In the end I just hoped I wouldn’t have to manually control the gzip stream input somehow inside my socket reading/decrypting code. I could just implement everything in a way that the reader gets instantiated after I have 11 bytes and gzip.Reader().read only gets called if data is available. The whole thing is a big hassle and results in really dirty code that doesn’t adapt well and is overly complicated. I just hoped that it is possible to wrap the gzip reader in something stream aware but I guess not. Many thanks for the help.
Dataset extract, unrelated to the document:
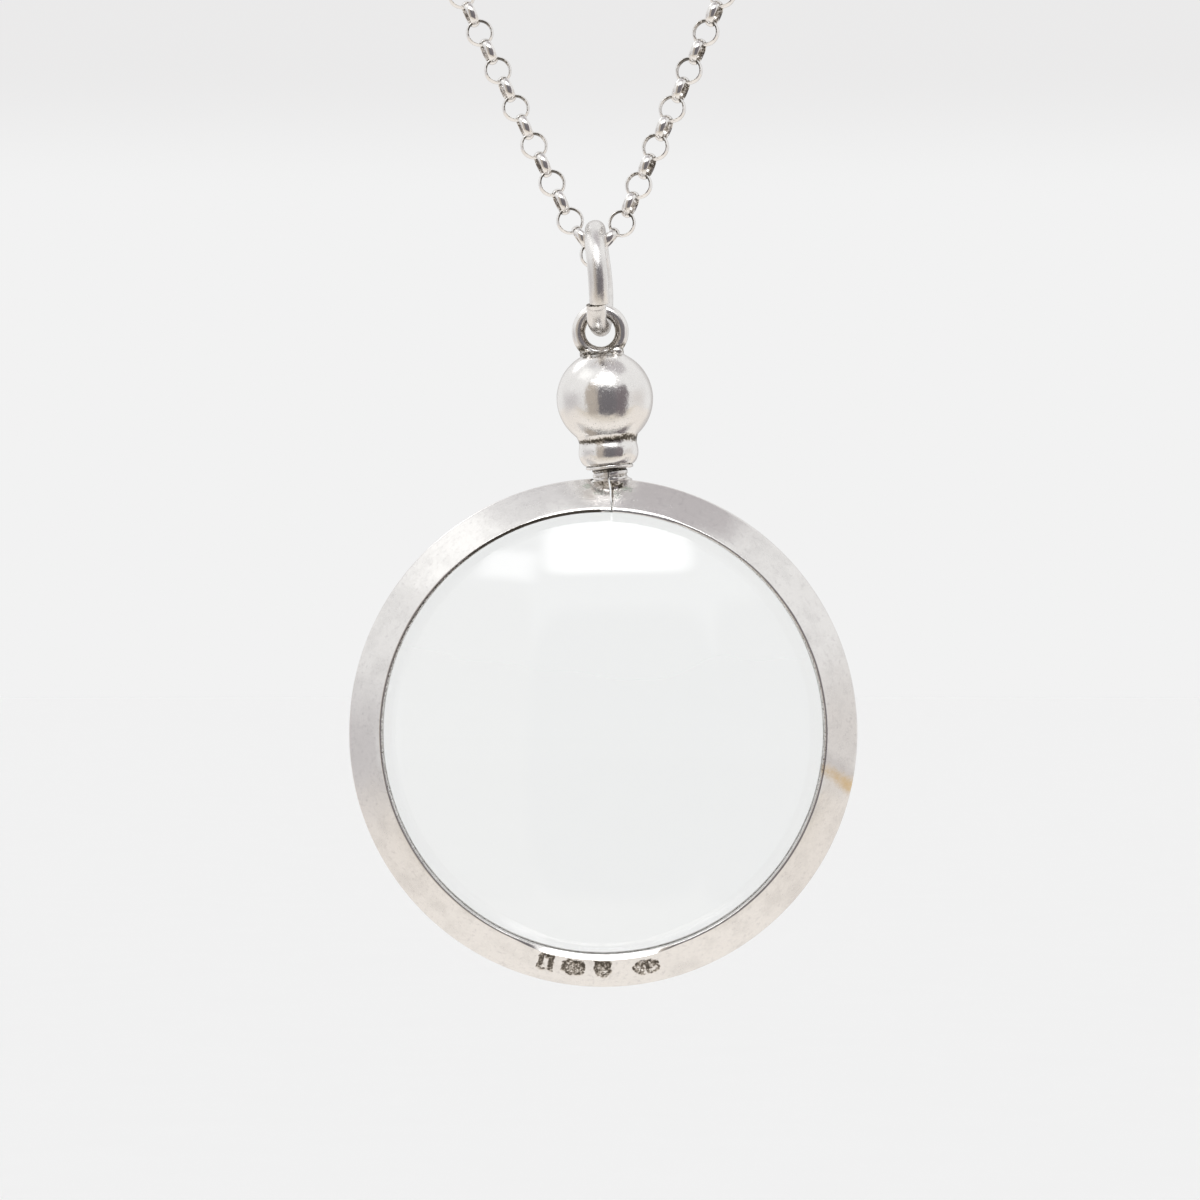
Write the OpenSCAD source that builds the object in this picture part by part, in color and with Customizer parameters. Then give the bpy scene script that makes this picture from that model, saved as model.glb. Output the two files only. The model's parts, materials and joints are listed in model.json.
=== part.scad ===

noone · April 25, 2017, 3:13pm

I forgot to post my actual solution that seems to work fine so far.
It is not very pretty and there is a lot missing but it gets the job done for me.

type GzipStream struct {
	buf *bytes.Buffer
	r *gzip.Reader
	init bool
}

func NewGzipStream() *GzipStream{
	gzs := new(GzipStream)
	gzs.buf = new(bytes.Buffer)
	return gzs
}

func (g *GzipStream) Write(b []byte) (int, error){
	return g.buf.Write(b)
}

func (g *GzipStream) Read(b []byte) (int, error){
	if !g.init {
		if g.buf.Len() < 11 { return 0, nil }
		g.init = true
		g.r, _ = gzip.NewReader(g.buf)
	}
	if g.buf.Len() == 0 { return 0, nil }
	return g.r.Read(b)
}

func (g *GzipStream) Close() error {
	return g.r.Close()
}

Improvements are always welcome.

dfc · April 25, 2017, 11:09pm

Your solution looks quite complicated, especially g.init, that’s a code smell to me. From looking at the code your requirements are:

Write gzip’d data to an io.Writer; read uncompressed data from an io.Reader

Where does the gzip’d data being written to the io.Writer come from? I think this can probably be accomplished more cleanly with io.Copy.

Tamas_Gulacsi · April 26, 2017, 5:18am

Use io.Pipe to turn reading into writing.
Write in your decipherer, and wrap the io.PipeReader in gzip.NewReader.
That’s all.

system · July 25, 2017, 5:18am

This topic was automatically closed 90 days after the last reply. New replies are no longer allowed.